Ahmed Ali Muqbel Ali is a father of eight children. Formerly a stone-breaker, he was forced to flee his home village with his family in 2017. They now live in a tent in the Al-Malika camp, in Taiz governorate, south-west Yemen.
As the impact of Covid-19 begins to be felt across the country, Ahmed Ali and his family are struggling. Not only is there less work available, but food prices are rising dramatically. In the last two months, they have seen the cost of flour go up by 40 per cent. Other prices are rising too.
Meat is too expensive now for many Yemenis. The butchers in the central meat market in Taiz city have lost most of their customers.

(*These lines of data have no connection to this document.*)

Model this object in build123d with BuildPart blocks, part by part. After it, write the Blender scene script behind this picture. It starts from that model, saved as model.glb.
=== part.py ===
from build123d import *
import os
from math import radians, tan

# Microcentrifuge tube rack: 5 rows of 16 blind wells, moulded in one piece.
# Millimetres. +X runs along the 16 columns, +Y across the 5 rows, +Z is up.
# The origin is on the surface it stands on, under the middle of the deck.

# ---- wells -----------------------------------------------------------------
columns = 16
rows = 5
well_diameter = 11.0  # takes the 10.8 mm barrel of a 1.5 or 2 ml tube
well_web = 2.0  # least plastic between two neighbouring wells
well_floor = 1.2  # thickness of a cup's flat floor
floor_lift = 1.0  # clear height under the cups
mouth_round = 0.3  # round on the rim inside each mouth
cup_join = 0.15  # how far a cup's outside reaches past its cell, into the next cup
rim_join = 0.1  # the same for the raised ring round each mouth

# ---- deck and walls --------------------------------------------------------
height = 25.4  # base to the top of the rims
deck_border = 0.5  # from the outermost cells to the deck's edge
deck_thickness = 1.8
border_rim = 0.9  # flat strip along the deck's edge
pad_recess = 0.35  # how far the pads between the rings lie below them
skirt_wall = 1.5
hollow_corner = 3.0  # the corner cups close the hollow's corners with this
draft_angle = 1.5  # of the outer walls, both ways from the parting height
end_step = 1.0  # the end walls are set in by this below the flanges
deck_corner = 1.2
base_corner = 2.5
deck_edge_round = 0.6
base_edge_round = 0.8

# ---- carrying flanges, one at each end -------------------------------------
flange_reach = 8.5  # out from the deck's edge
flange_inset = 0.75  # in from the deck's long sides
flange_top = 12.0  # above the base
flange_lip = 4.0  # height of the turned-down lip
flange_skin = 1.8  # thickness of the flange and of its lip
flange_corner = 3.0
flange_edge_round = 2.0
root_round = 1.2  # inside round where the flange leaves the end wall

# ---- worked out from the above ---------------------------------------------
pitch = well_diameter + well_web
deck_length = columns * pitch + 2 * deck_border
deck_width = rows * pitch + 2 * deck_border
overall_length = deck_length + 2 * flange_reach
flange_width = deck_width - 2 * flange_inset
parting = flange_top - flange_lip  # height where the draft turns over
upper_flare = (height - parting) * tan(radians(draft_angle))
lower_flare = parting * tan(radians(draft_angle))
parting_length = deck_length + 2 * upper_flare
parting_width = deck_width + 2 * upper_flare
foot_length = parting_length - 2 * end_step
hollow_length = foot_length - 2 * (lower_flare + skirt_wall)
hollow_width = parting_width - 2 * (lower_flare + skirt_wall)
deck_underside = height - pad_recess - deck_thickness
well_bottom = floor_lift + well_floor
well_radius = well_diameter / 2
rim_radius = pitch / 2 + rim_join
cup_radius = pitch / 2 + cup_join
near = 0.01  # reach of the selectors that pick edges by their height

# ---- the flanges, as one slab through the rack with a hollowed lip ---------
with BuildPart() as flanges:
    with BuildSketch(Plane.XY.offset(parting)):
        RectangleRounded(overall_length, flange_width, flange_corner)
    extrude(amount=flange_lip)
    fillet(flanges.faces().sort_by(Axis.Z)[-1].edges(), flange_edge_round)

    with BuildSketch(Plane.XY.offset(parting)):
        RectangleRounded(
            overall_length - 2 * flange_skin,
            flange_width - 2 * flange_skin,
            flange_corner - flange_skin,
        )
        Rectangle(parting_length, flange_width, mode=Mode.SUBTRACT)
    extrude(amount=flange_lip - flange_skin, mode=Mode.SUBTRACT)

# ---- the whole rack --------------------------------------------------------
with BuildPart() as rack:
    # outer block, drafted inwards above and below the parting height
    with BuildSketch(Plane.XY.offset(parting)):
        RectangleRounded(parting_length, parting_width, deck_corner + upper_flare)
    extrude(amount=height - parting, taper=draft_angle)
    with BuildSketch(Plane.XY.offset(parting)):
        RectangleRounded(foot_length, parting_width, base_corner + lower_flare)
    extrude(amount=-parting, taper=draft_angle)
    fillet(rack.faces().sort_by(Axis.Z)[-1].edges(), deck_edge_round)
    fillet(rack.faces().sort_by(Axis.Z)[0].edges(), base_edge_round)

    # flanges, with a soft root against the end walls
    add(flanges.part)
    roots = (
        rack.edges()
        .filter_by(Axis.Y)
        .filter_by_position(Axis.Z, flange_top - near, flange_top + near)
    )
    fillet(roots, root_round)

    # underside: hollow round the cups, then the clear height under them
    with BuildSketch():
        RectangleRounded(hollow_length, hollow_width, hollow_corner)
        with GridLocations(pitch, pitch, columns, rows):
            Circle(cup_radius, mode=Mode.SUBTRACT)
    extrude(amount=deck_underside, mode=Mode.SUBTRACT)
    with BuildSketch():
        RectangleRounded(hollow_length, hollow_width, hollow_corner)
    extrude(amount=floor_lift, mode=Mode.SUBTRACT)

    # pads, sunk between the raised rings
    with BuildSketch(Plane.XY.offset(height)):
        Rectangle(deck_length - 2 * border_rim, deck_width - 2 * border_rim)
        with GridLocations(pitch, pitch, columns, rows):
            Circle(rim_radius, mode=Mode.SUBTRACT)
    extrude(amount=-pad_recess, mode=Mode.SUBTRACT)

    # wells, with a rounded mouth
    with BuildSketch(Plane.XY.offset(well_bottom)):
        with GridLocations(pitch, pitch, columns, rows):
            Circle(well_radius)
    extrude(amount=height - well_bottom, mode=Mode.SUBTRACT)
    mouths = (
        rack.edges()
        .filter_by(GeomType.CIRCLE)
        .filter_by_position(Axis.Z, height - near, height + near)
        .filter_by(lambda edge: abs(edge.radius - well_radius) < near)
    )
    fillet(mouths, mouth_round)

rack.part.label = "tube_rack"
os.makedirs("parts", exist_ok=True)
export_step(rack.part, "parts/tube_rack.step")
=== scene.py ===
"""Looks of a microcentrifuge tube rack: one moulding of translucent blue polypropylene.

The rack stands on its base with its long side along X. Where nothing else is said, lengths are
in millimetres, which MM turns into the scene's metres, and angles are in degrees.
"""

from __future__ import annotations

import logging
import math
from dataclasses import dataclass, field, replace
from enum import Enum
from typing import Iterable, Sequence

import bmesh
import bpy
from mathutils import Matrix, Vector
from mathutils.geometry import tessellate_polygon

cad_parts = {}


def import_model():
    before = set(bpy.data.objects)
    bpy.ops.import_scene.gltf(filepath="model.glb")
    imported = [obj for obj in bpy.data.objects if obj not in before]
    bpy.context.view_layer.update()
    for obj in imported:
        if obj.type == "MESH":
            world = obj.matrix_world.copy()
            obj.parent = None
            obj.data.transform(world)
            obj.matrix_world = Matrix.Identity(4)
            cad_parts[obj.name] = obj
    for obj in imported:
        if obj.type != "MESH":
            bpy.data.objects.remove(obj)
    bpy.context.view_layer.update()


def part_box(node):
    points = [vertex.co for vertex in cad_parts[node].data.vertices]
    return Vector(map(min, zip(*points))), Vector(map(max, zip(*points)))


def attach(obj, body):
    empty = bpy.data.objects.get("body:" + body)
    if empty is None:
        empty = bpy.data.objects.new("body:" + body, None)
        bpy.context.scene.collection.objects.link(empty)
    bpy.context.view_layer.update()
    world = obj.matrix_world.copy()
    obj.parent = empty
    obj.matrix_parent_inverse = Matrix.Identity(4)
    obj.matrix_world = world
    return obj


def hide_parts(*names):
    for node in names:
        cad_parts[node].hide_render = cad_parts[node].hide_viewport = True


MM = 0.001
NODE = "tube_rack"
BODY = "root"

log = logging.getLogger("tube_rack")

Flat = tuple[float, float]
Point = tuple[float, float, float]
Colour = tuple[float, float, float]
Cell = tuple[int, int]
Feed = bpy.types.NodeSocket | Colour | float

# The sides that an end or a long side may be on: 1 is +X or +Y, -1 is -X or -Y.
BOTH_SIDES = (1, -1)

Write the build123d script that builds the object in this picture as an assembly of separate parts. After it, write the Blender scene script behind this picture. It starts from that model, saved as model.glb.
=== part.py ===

Even vegetables, a basic dietary staple, are now a luxury for many displaced people and others who have lost their source of income since the arrival of Covid-19.
A growing hunger crisis
Since Covid-19 hit Yemen in April, one in every four vulnerable families has lost all income and half have seen their incomes drop by over 50 per cent, according to a recent survey by the Norwegian Refugee Council. A staggering 94 per cent of families reported lack of food as a top concern.
Even before the pandemic, Yemen was the site of the largest food crisis in the world. A major aid effort pulled the country from the brink of famine last year, but it now risks sliding back. New data warns that a million more people are likely to fall into “crisis” or “near-famine” levels of hunger in the coming months, unless urgent action is taken.
“The families we spoke to were already on the edge of survival and now almost all of them tell us their situation is worse,” says NRC’s Country Director for Yemen, Mohamed Abdi.
Two days without food
Ahmed Ali is doing everything he can to ease the impact on his children, including dividing up one meal into three so they feel like they still are eating three meals. If there isn’t enough food to go around, he gives it to the children and goes hungry himself.
“There are times we only eat when necessary,” Ahmed Ali says. “The food for one meal, we divide it into three meals. We used to buy vegetables, fruits and other things but now we can’t. Two weeks ago, we went two days without any food.”
Ahmed Ali used to own livestock back in his home village, which helped to provide for his family. But he sold them when he fled, and now has only one goat left.
On a small, rocky patch of ground beside his tent, he is attempting to grow a pumpkin tree to supplement the family’s meagre diet.
For families like Ahmed Ali’s, the outlook is bleak.
“Never before have Yemenis faced so many threats at once, and all this at the height of a devastating pandemic,” says Mohamed Abdi.
“Yemen needs a rescue package, in the form of a cash injection to stabilise the economy, a restoration of aid funding, and an end to restrictions on imports of food and fuel. And there must be a ceasefire.”